#### DATA LINES ####

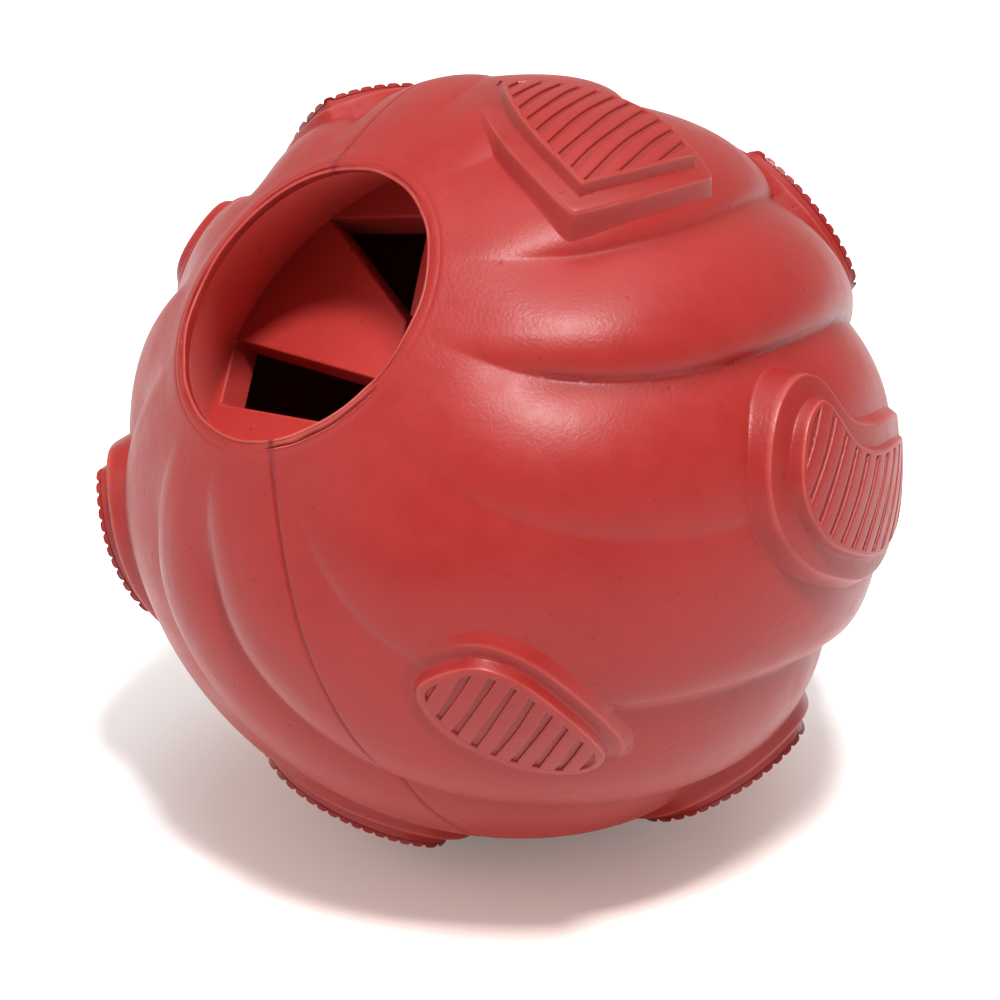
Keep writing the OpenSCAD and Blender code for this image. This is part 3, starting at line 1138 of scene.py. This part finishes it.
    def _rib_bar(self, line: Array, number: int, spin: Array) -> Surface | None:
        """One rib between two grooves: its cross-section carried across the area in a closed line.

        Args:
            line: The line at which the ribs end, as along and across the grooves.
            number: Number of the rib, counted from the middle one.
            spin: Rotation from along and across the grooves to the tread's own plane.

        Returns:
            A closed bar, or nothing where the tier is too narrow for one.
        """
        shape, pitch = self.rib, self.rib_pitch
        low, high = line[:, 1].min() + shape.side_margin, line[:, 1].max() - shape.side_margin
        start = max((number - 0.5) * pitch + 0.5 * shape.groove_w, low)
        end = min((number + 0.5) * pitch - 0.5 * shape.groove_w, high)
        if end - start < shape.least_w:
            return None
        side = shape.half_section
        top = np.linspace(start + shape.edge_round, end - shape.edge_round, shape.top_points + 2)[1:-1]
        across = np.concatenate([start + side[:, 0], top, (end - side[:, 0])[::-1]])
        below = np.concatenate([side[:, 1], np.zeros(shape.top_points), side[::-1, 1]])
        ends = np.array([self._crossings(line, min(max(c, low), high)) for c in across])
        station = np.linspace(0.0, 1.0, self.rib_stations)[:, None]
        along = ends[:, 0] + (ends[:, 1] - ends[:, 0]) * station
        moved = across + shape.waver * np.sin(shape.waver_turn * along + shape.waver_phase * number)
        flat = np.stack([along, moved], -1) @ spin.T
        z = self._dome_z(flat, self.top_r - shape.top_drop, np.array(self.place.lean)) - below
        rows, columns = z.shape
        caps = [np.arange(columns), (rows - 1) * columns + np.arange(columns)[::-1]]
        # Painted shade down the rib's sides and a painted highlight just below its top edges
        deep = shape.shade_share * np.clip(below / shape.shade_depth, 0.0, 1.0)
        painted_highlight = shape.highlight_share * bell(below, shape.highlight_depth, shape.highlight_w)
        return Surface.of_grid(self._placed(flat, z), False, True, caps, pale=painted_highlight, deep=deep)

    def surface(self) -> Surface:
        """Both tiers, with one bar for each rib that stands on the floor of the grooves.

        Returns:
            The tread's surface, of several closed parts.
        """
        angle = radians(self.place.groove_angle)
        spin = np.array([[cos(angle), -sin(angle)], [sin(angle), cos(angle)]])
        ends = self.floor_start - self.rib.end_overlap if self.has_rim else self.shoulder
        line = self._rings(np.array([ends]))[0] @ spin
        count = int(np.abs(line[:, 1]).max() / self.rib_pitch) + 1
        bars = [self._rib_bar(line, number, spin) for number in range(-count, count + 1)]
        return Surface.joined([self._tiers()] + [bar for bar in bars if bar is not None])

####

WHAT THE TASK ASKS: Return the lines above precisely as they appear, beginning at the first line and ending at the line with "spin: Rotation from", and nothing after it.

WRITTEN RESPONSE:
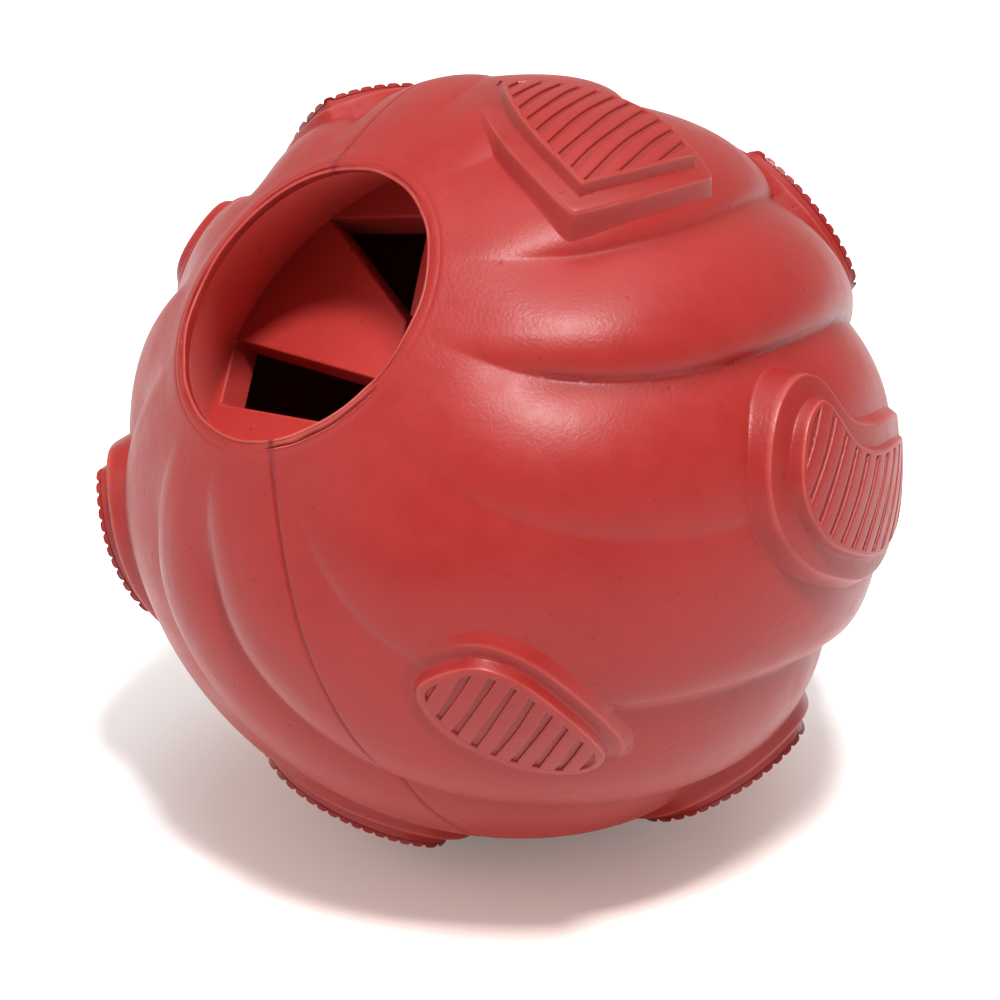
Keep writing the OpenSCAD and Blender code for this image. This is part 3, starting at line 1138 of scene.py. This part finishes it.
    def _rib_bar(self, line: Array, number: int, spin: Array) -> Surface | None:
        """One rib between two grooves: its cross-section carried across the area in a closed line.

        Args:
            line: The line at which the ribs end, as along and across the grooves.
            number: Number of the rib, counted from the middle one.
            spin: Rotation from along and across the grooves to the tread's own plane.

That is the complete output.